__THE INPUT__:
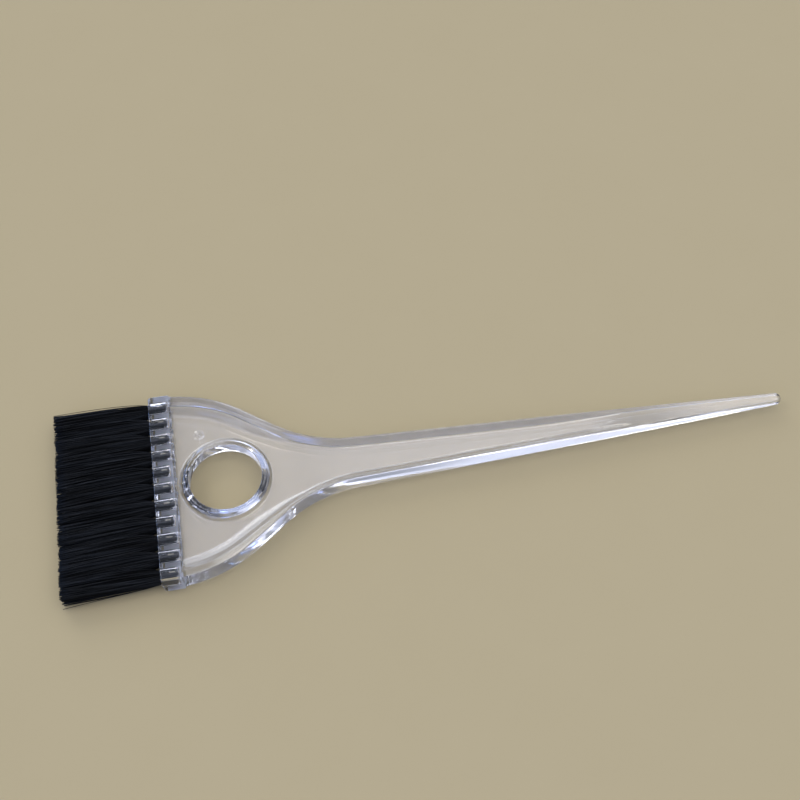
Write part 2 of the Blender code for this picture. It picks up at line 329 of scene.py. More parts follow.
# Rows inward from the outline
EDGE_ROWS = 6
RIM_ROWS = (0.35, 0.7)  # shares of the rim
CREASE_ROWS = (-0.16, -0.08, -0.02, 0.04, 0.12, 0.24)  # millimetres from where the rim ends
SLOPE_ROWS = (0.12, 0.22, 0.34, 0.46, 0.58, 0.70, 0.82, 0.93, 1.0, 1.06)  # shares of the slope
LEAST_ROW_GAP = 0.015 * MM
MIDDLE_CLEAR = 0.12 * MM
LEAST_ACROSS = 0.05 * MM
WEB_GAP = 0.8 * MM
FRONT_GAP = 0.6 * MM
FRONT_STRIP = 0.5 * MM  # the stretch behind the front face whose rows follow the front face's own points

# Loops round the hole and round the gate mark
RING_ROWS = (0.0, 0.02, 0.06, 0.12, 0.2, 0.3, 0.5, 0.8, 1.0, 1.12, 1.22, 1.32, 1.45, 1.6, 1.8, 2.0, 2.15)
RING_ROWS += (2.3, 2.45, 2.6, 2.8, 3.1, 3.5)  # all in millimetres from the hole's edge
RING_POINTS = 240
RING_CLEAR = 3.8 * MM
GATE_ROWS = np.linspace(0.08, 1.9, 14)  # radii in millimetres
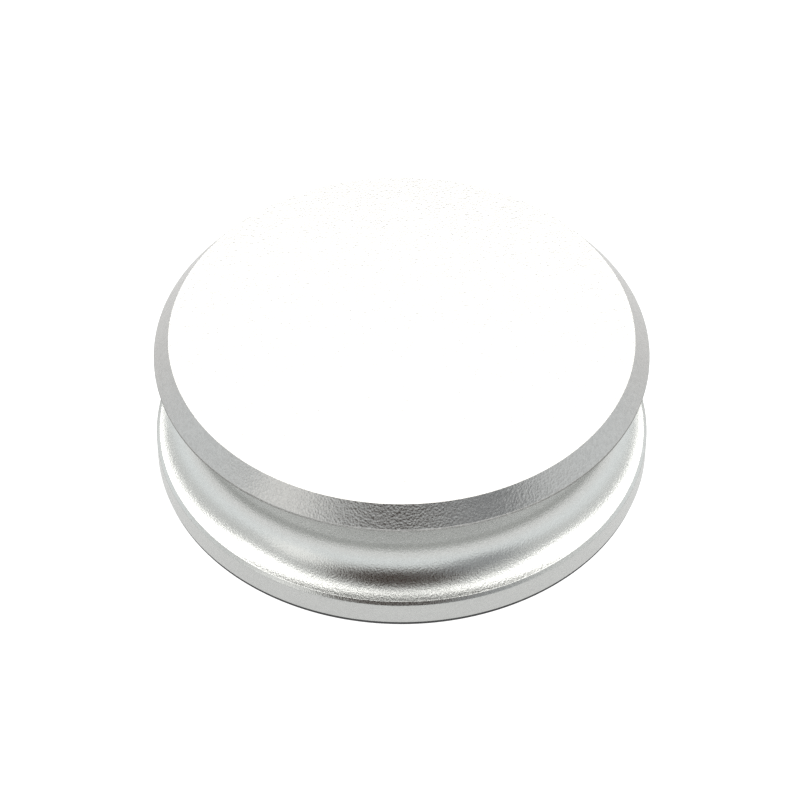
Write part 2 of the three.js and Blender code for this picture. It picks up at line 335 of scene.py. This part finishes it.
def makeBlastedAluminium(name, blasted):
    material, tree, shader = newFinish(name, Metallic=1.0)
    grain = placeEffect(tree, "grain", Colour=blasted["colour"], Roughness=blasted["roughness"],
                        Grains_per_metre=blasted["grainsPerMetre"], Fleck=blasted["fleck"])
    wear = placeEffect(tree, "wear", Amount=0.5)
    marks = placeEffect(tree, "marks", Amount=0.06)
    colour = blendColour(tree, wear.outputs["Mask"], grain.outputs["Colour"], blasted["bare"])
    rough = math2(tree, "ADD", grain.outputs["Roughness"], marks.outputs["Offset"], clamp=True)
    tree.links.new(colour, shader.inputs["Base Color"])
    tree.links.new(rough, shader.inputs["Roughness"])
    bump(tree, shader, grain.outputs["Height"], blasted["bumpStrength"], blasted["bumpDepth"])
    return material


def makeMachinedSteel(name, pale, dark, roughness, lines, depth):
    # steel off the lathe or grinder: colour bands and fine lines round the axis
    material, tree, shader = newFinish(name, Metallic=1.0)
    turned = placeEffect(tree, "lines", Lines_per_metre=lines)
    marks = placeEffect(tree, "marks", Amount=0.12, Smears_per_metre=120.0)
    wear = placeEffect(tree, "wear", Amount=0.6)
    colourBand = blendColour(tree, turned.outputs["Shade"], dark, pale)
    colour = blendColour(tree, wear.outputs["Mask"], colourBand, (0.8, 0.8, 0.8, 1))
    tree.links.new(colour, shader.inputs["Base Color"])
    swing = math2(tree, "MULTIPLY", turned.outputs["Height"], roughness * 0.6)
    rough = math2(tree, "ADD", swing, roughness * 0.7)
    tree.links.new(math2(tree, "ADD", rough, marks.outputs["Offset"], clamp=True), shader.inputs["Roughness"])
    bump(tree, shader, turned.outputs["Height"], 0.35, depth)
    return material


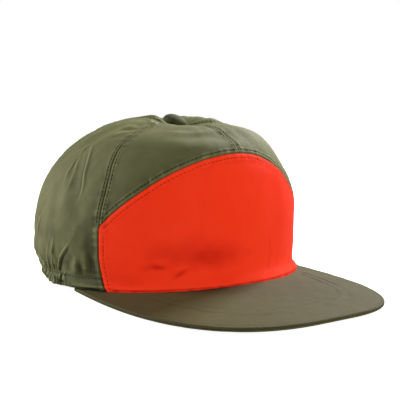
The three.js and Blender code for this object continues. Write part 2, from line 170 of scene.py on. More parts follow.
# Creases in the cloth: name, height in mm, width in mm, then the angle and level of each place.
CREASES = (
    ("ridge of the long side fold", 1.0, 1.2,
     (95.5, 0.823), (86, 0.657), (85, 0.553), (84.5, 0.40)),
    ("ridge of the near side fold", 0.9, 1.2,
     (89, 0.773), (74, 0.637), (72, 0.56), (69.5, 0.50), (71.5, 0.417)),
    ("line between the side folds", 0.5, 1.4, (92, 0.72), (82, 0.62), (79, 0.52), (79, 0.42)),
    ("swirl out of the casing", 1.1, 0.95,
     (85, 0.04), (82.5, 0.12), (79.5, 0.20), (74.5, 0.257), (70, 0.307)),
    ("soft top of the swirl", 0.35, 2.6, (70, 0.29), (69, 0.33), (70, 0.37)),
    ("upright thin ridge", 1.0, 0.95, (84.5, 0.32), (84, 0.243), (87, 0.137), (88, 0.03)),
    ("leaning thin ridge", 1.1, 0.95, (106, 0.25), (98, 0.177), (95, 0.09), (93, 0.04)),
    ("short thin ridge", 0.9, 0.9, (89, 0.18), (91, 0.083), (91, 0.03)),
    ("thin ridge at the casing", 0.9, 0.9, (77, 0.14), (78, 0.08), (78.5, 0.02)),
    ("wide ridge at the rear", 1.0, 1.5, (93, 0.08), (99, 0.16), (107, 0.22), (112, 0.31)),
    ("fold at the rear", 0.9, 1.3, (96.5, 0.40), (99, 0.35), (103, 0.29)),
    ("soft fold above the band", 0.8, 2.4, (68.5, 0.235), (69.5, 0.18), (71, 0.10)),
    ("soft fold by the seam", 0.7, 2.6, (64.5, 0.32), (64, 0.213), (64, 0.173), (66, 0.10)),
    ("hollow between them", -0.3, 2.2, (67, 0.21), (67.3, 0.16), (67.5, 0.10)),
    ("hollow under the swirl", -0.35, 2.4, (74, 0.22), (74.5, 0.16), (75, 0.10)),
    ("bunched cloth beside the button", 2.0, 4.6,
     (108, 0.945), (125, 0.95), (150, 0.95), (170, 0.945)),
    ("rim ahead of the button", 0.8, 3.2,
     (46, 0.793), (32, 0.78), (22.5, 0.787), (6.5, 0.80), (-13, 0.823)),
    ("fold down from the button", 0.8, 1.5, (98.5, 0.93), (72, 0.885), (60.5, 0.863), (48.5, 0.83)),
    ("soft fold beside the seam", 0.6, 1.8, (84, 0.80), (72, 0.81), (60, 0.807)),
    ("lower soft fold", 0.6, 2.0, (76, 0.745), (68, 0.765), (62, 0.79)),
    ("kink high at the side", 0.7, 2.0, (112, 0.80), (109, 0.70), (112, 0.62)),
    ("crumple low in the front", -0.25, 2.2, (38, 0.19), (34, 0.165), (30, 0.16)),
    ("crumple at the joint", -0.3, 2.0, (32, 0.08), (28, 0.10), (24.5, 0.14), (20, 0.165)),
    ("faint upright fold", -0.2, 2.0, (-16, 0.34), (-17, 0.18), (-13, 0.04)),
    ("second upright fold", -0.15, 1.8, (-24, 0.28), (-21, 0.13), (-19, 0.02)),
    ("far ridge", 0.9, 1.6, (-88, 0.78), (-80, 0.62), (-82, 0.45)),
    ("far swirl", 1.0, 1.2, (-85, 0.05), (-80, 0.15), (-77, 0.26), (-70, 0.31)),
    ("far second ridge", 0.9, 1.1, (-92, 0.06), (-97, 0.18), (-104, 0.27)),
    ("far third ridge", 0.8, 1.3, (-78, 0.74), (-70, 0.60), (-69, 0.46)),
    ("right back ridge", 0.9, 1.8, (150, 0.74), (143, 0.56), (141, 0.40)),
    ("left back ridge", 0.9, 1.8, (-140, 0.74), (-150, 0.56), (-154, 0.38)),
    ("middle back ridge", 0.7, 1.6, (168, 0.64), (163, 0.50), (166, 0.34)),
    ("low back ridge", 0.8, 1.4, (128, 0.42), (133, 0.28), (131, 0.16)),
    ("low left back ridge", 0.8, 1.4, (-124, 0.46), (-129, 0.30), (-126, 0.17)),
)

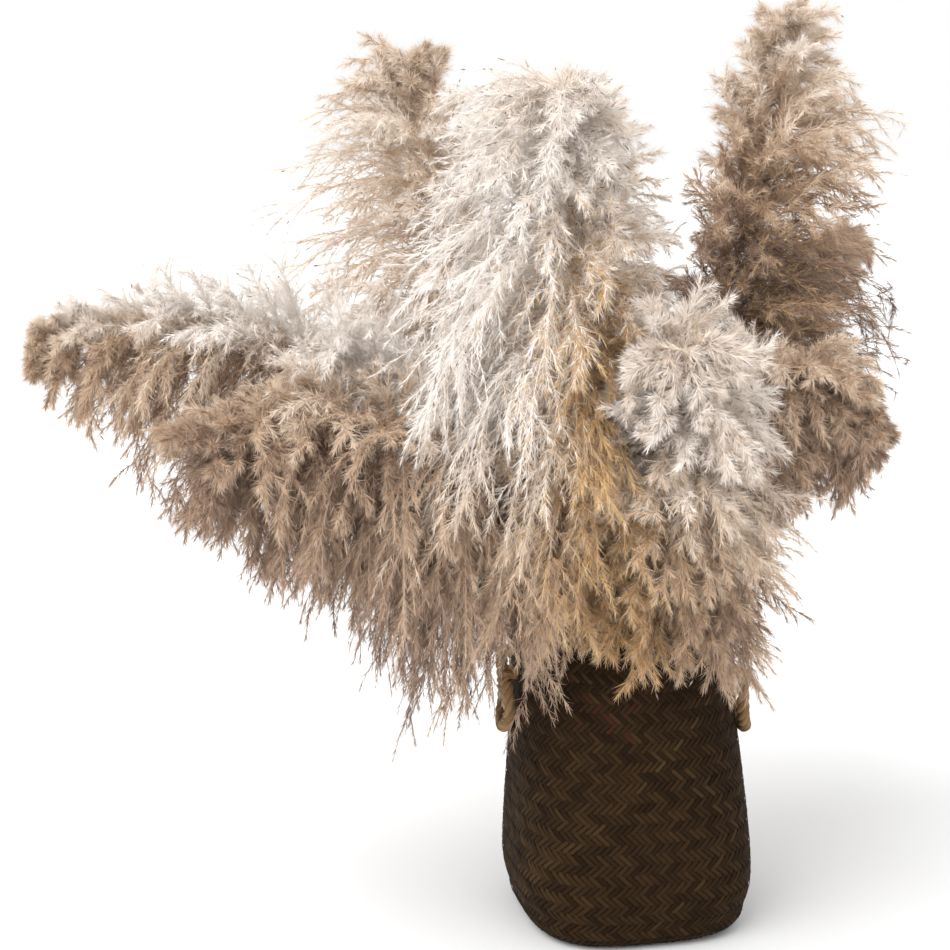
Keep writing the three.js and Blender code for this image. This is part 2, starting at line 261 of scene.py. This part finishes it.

__PROBLEM REQUIREMENTS__: Identify the lines that hold the word "from". Copy every one of them.

__SOLUTION TO THIS EXERCISE__:
# Rows inward from the outline
CREASE_ROWS = (-0.16, -0.08, -0.02, 0.04, 0.12, 0.24)  # millimetres from where the rim ends
RING_ROWS += (2.3, 2.45, 2.6, 2.8, 3.1, 3.5)  # all in millimetres from the hole's edge
The three.js and Blender code for this object continues. Write part 2, from line 170 of scene.py on. More parts follow.
    ("fold down from the button", 0.8, 1.5, (98.5, 0.93), (72, 0.885), (60.5, 0.863), (48.5, 0.83)),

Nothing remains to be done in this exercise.